I think the most important thing about Meet Cute Diary is the fact that it’s about trans joy. There are some talks about transphobia and a bit of homophobia but it is not the main focus of the story. And I guess it was really refreshing to read that. Not saying that books dealing with heavy topics are unnecessary (please give them to me, especially the ones coming from authors of color) but sometimes you just want to see queer characters of color happy, you know? Well, Emery Lee gives you exactly that with this book. Meet Cute Diary is fun and light-hearted. It is a book about love, hoping to love and finding the perfect lover — something you can achieve even if you’re trans.
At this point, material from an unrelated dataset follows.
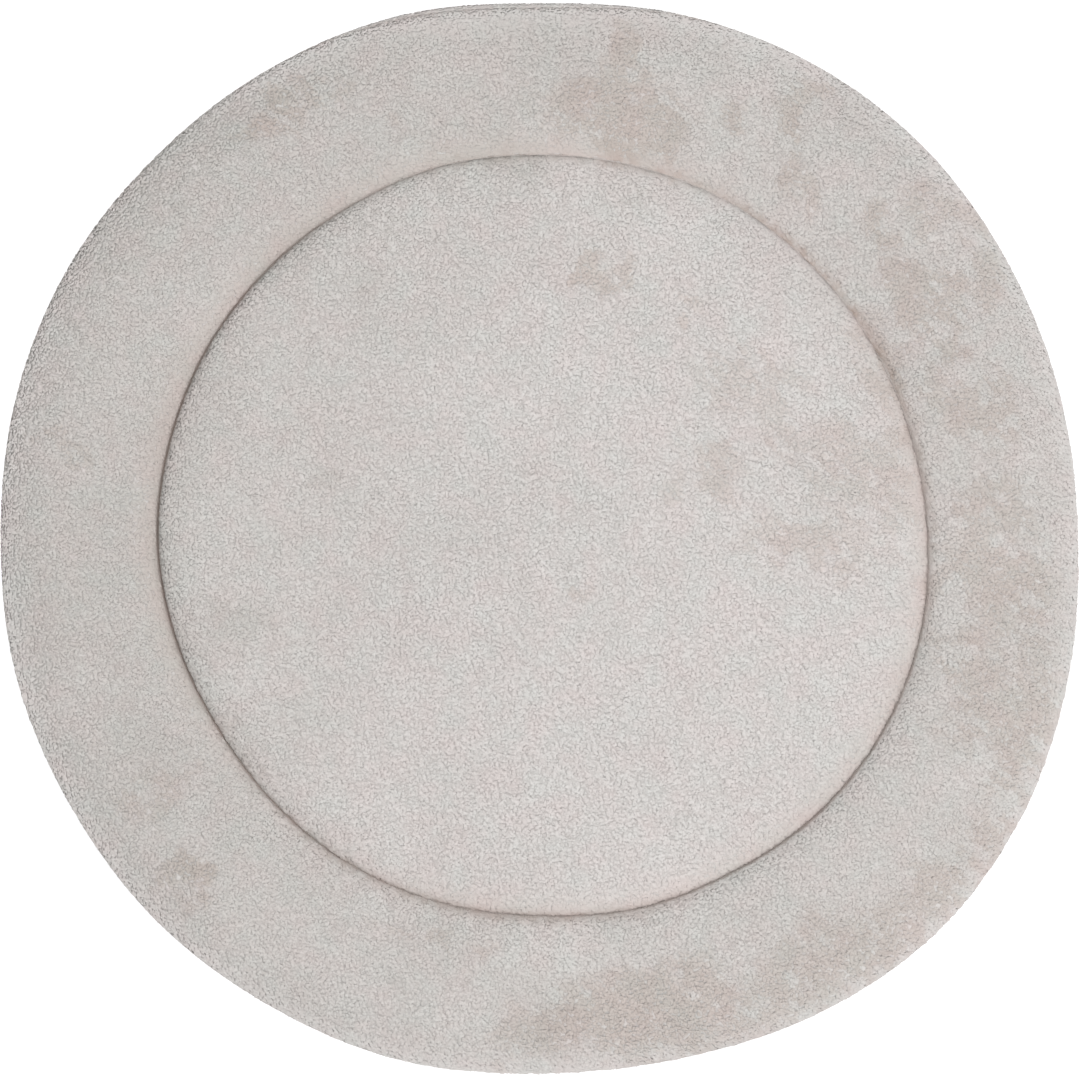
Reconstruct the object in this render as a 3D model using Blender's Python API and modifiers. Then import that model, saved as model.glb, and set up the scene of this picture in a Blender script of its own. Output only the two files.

Through his blog Meet Cute Diary, Noah wanted to share meet cutes to give hope to any trans person. He wanted to show them they can be loved like any other person. All the small snippets we got from his blog was actually my favorite part of the book.
You deserve love, and the most important thing is that you know that, no matter what comes next.
The happy ever after we got at the end may seem cheesy for some but for me it was what I expected from the book. I believe that Meet Cute Diary was never supposed to be one of those angsty dramatic YA book — and it is not. The author said it emself: Meet Cute Diary is a romantic comedy and this is what we got. I still enjoyed the fact that Noah’s relationships weren’t totally « happy » from the start. What I mean is there were some conflicts like any other relationships. You’ll argue, have to compromise… this is what Emery Lee shows you with Noah’s relationships and I enjoyed it because it is so realistic, especially when it comes to teenagers.
Though I guess I wanted some closure when it comes to certain plot points. Like: who was the one trolling Noah’s blog? Stuff like that. It wasn’t that important in the story but I guess I’m curious like that. I just wanted to know who it was because I wanted to see Noah kick their ass. But then, finding who it was wasn’t the focus of the story so I can understand why the author never went in that direction. Anyway. I recommend Meet Cute Diary to any person looking for a cute and fun romantic comedy and for any person who is looking for joy and love.
I’ve basically had an infinite number of opportunities, but every time I opened my mouth, I ended up spouting any random garbage that brought me away from my feelings.